Bendito seas, Tourmalet y bendita sea la prima de 100 francos que cobró Octave Lapize, el primer ser humano que coronó la cumbre bajo la proclama del Tour, por allá 1910. Recibió el premio por la gesta de no poner pie a tierra; sin carbono, sin frenos de disco, sin ruedas ligeras, sin ciclocomputador, sin ropa que chupara el sudor, sin pinganillo, sin los consejos de su director, que ni siquiera existía como todo lo demás, sin las motos de televisión y sin una cadena humana, miles y miles de personas, en los embotellamientos más bestias que se han exagerado este 2025. Parece que todo el mundo se haya citado en los Pirineos y puede que hasta por amor.

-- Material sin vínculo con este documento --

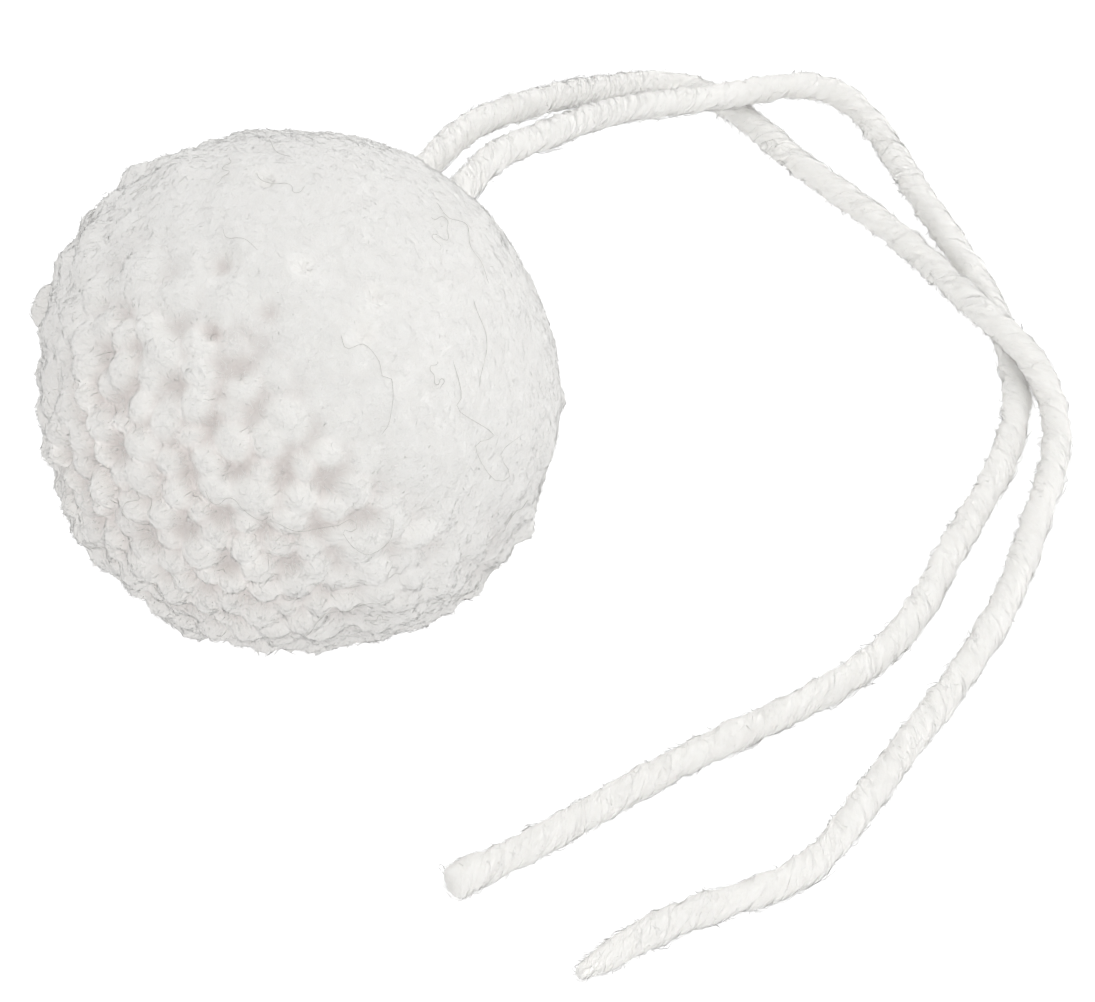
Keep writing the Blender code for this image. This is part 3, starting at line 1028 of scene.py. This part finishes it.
class PomPomFuzz(Operator):
    """Make the short curled fibres over the ball, in four like pieces."""

    bl_idname = "pompom.fuzz"
    bl_label = "Fuzz"

    def execute(self, context):
        scene = context.scene
        settings = scene.pompom_fuzz
        finish = fuzz_finish(scene.pompom_finish)
        ball = fleece(scene.pompom_ball)
        layers = [make(settings, scene.pompom_ball) for make in (nap_paths, curl_paths)]
        for index, name in enumerate(("fuzz_front_left", "fuzz_back_left",
                                      "fuzz_front_right", "fuzz_back_right")):
            bodies, facing = [], []
            for path, thick, ways in layers:
                mine = (path[:, 0, 0] > 0.0) * 2 + (path[:, 0, 1] > 0.0) == index
                bodies.append(strands(path[mine], thick[mine]))
                own = 0.5 + 0.9 * ball.looseness(unit(path[mine, 0] - CENTRE))
                facing.append(lit_as(bodies[-1], ways[mine], own))
            piece = new_piece(name, joined(bodies), [finish], facing=np.concatenate(facing))
            piece.visible_shadow = piece.visible_diffuse = False  # they let the light by
            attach(piece, BODY)
        return {"FINISHED"}


class PomPomHairs(Operator):
    """Make the long stray hairs over the ball."""

    bl_idname = "pompom.hairs"
    bl_label = "Stray hairs"

    def execute(self, context):
        scene = context.scene
        colours = scene.pompom_finish
        # The hairs' grey colour is painted shade; dull drifts a little darker at random.
        dull = tuple(0.8 * c for c in colours.hair)
        finish = fibre_finish("stray_hair", tuple(colours.hair), dull, 0.7)
        path, thick = hair_paths(scene.pompom_fuzz, scene.pompom_ball)
        piece = new_piece("stray_hairs", strands(path, thick), [finish])
        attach(piece, BODY)
        return {"FINISHED"}


class PomPomPanel(Panel):
    """The makers of the pom pom, in order."""

    bl_idname = "VIEW3D_PT_pompom"
    bl_label = "Pom Pom"
    bl_space_type = "VIEW_3D"
    bl_region_type = "UI"
    bl_category = "Pom Pom"

    def draw(self, context):
        scene = context.scene
        for made, settings in (
            (PomPomStage, scene.pompom_stage), (PomPomTails, scene.pompom_tails),
            (PomPomBall, scene.pompom_ball), (PomPomFuzz, scene.pompom_fuzz),
            (PomPomHairs, scene.pompom_finish),
        ):
            box = self.layout.box()
            box.operator(made.bl_idname)
            for name in settings.__annotations__:
                box.prop(settings, name)


SETTINGS = {
    "pompom_ball": BallSettings, "pompom_tails": TailSettings, "pompom_fuzz": FuzzSettings,
    "pompom_finish": FinishSettings, "pompom_stage": StageSettings,
}
MAKERS = (PomPomStage, PomPomTails, PomPomBall, PomPomFuzz, PomPomHairs)


def register():
    for made in (*SETTINGS.values(), *MAKERS, PomPomPanel):
        bpy.utils.register_class(made)
    for name, group in SETTINGS.items():
        setattr(bpy.types.Scene, name, PointerProperty(type=group))


def unregister():
    for name in SETTINGS:
        delattr(bpy.types.Scene, name)
    for made in (PomPomPanel, *reversed(MAKERS), *SETTINGS.values()):
        bpy.utils.unregister_class(made)


def main():
    register()
    bpy.ops.pompom.stage()
    bpy.ops.pompom.tails()
    bpy.ops.pompom.ball()
    bpy.ops.pompom.fuzz()
    bpy.ops.pompom.hairs()


if __name__ == "__main__":
    main()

Porque da igual que todo el mundo sepa quién es el dominador, importa poco que se intuya que este sábado por las laderas del Tourmalet, vertiente de Barèges (a este cronista le gusta mucho más subir por La Mongie, manias que tiene uno) pasará una fuga, presta y dispuesta a soñar con una victoria imposible en Superbagnères. Habrá que aplaudirlos, mostrar la solidaridad y a los que lleguen últimos, a los que les pesa más el culo que a otros, de forma indiscreta recibirán un empujón solidario, sin importar el ‘maillot’ que defienden o la nacionalidad que tienen.
Magia pura
El Tourmalet es magia pura. Es el monte que cualquier cicloturista que quiera presumir de bicicleta debe ascender por lo menos una vez en la vida para ganarse el diploma de la carretera y que un día ante amigos y familiares pueda presumir de haber pasado por la montaña que ha coronado a las principales figuras emergentes de este deporte con un recuerdo muy especial a Federico Martín Bahamontes, el ‘Águila de Toledo’, fallecido hace dos años, y al que el Tour distinguió como el más grande escalador de todos los tiempos.
Es la cima de la horquilla rota de Eugène Christophe (tuvo que bajar a pie para buscar un herrero que le reparara la bici en 1913, siendo el líder de la carrera), al saludo solidario de 2010 entre Alberto Contador y Andy Schleck y, sobre todo, es el Tourmalet del increíble descenso, por la vertiente de subida de este sábado, de Miguel Induráin en el Tour de 1993, una velocidad increíble, apurando en las curvas como un piloto motociclista, lanzándose sin miedo a caer y con la evidencia, respuesta dada por el corredor años más tarde, de que no recuerda haber frenado mientras la moto de la televisión francesa perdía su estela. Salvó un Tour, se jugó el pellejo, pero dejó para el libro de oro de la ronda francesa una de las bajadas más feroces vista antes y después por la carretera del Tourmalet.
El Gigante, en la cumbre
Arriba está el Gigante, que no es Induráin, aunque podría serlo, una figura que parece como un Dios profano al que hay que rendir culto conseguida la gesta de ascender por el monte. Cada año hace el viaje de ida y vuelta. En otoño lo bajan a Bagnères de Bigorre, no sea que algún temporal invernal lo tumbe de su trono. Reposa en un parque hasta que la primavera anuncia el retorno a la cumbre, que hace acompañado de una comparsa y de decenas de cicloturistas que lo aclaman como un ídolo de acero.
El Tourmalet inspira a los aficionados que se reúnen en la ladera y a los corredores que presumen por haberlo subido alguna vez con un dorsal a la espalda anunciando que es un protagonista del Tour. No fue el Tourmalet por el que esperaba pasar Luis Ocaña en 1971 vestido de amarillo y con la victoria casi sentenciada, porque dos días antes se vino abajo mientras descendía por Menté, uno de los episodios más tristes de la historia del ciclismo español. Seguramente, hoy en día, con los frenos de disco, habría conseguido controlar la bici para salvar una etapa negra y triste que recuerda el libro de los espantos de la carrera.
La sorpresa agradable
Una montaña que vio pasar también a la Vuelta y consagró a Demi Vollering como la mejor corredora contemporánea cuando el Tourmalet dio paso a las mujeres en la segunda edición del Tour femenino.
Si se sube al Tourmalet en un plácido día de junio hasta puedes encontrarte con Pedro Delgado, mientras se hace el silencio, se escuchan los pájaros y el sonido del viento, entre semana hay pocos cicloturistas, todo lo contrario que ocurre cuando la revolución un 19 de julio llama a la puerta del monte cuyo nombre viene a significar algo así como ‘el camino de mal retorno’. “Ascender al Tourmalet y encontrarte en la cima con Perico es como una aparición divina”, exclama un cicloturista aragonés.
Cuando Napoleón III ordenó en 1846 construir una carretera como camino termal hasta la cima de la montaña, por supuesto sin asfalto, nunca pudo imaginar que abría la vía para que un día el bendito Tourmalet entrara en la leyenda del Tour.